For many, it’s all about the food at Christmas. The turkey, beef, or goose dinner is often one of the yearly highlights but many Canadians choose to enjoy their festive feast in the early hours after returning from midnight mass. The French tradition of Réveillon is keenly observed by many in Canada who feast on meat pies, vegetables, and sauces, sweet treats like rice pudding, pastries and biscuits. All finished off with a slice of chocolate Yule log.

Quebec’s Holiday Markets

The Christmas market is a centuries-old tradition and it is beloved in Quebec. Stalls sell everything needed this festive season from decorations to food and drink. Sleigh rides and carollers add a dash of Christmas spirit to make this tradition extra special.

Christmas in Canada

Sinck Tuck

This is celebrated by the Inuit people in Northern Canada.

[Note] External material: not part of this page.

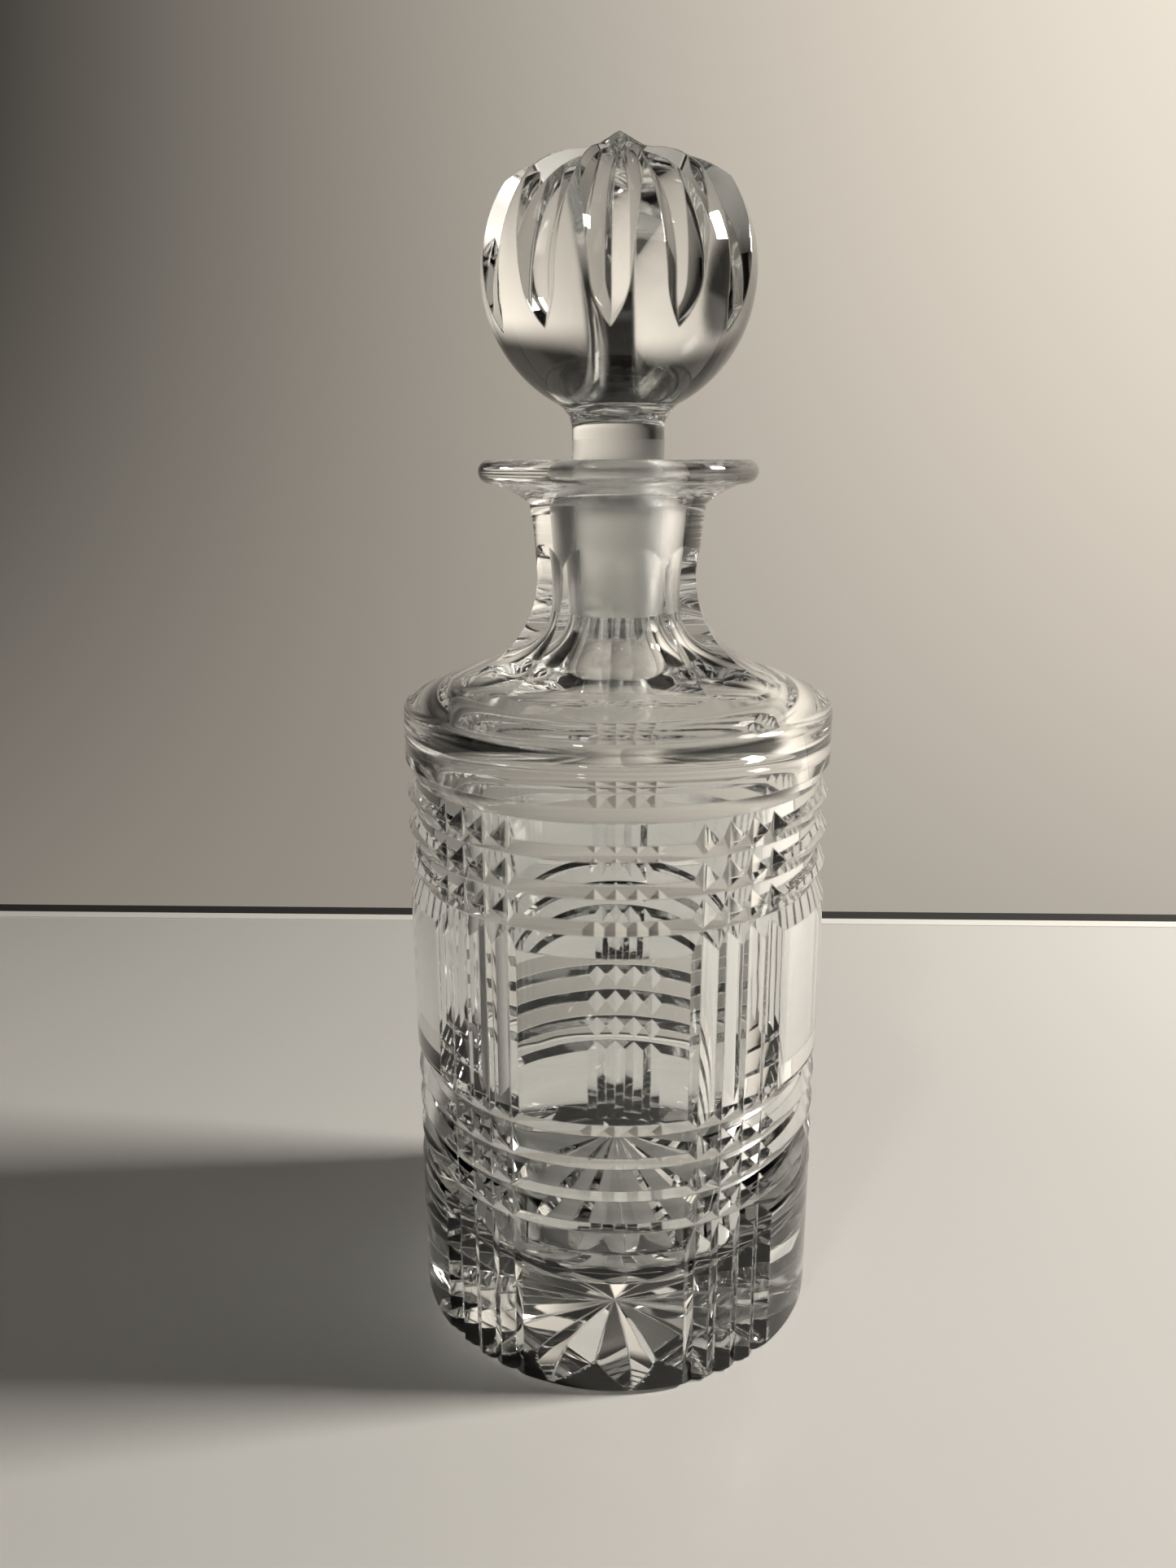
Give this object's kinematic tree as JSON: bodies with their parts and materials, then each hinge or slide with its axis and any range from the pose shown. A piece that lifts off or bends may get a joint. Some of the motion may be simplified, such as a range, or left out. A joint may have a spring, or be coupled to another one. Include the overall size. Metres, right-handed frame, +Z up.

Communities and families band together to eat, drink, and be merry with one another over the festive period.

Belsnickels and Mummering

This is where things get a little more unusual. In Nova Scotia, Newfoundland, and some other provinces, people partake in this slightly creepy Christmas tradition. Bellsnickel is a character reminiscent of Krampus in German folklore. A companion of St Nicolas, he traditionally carries socks or shoes full of candy for the good children and coal for the bad. In Nova Scotia, people often dress up as Belsnickels and travel door to door carolling in a tradition similar to Mummering.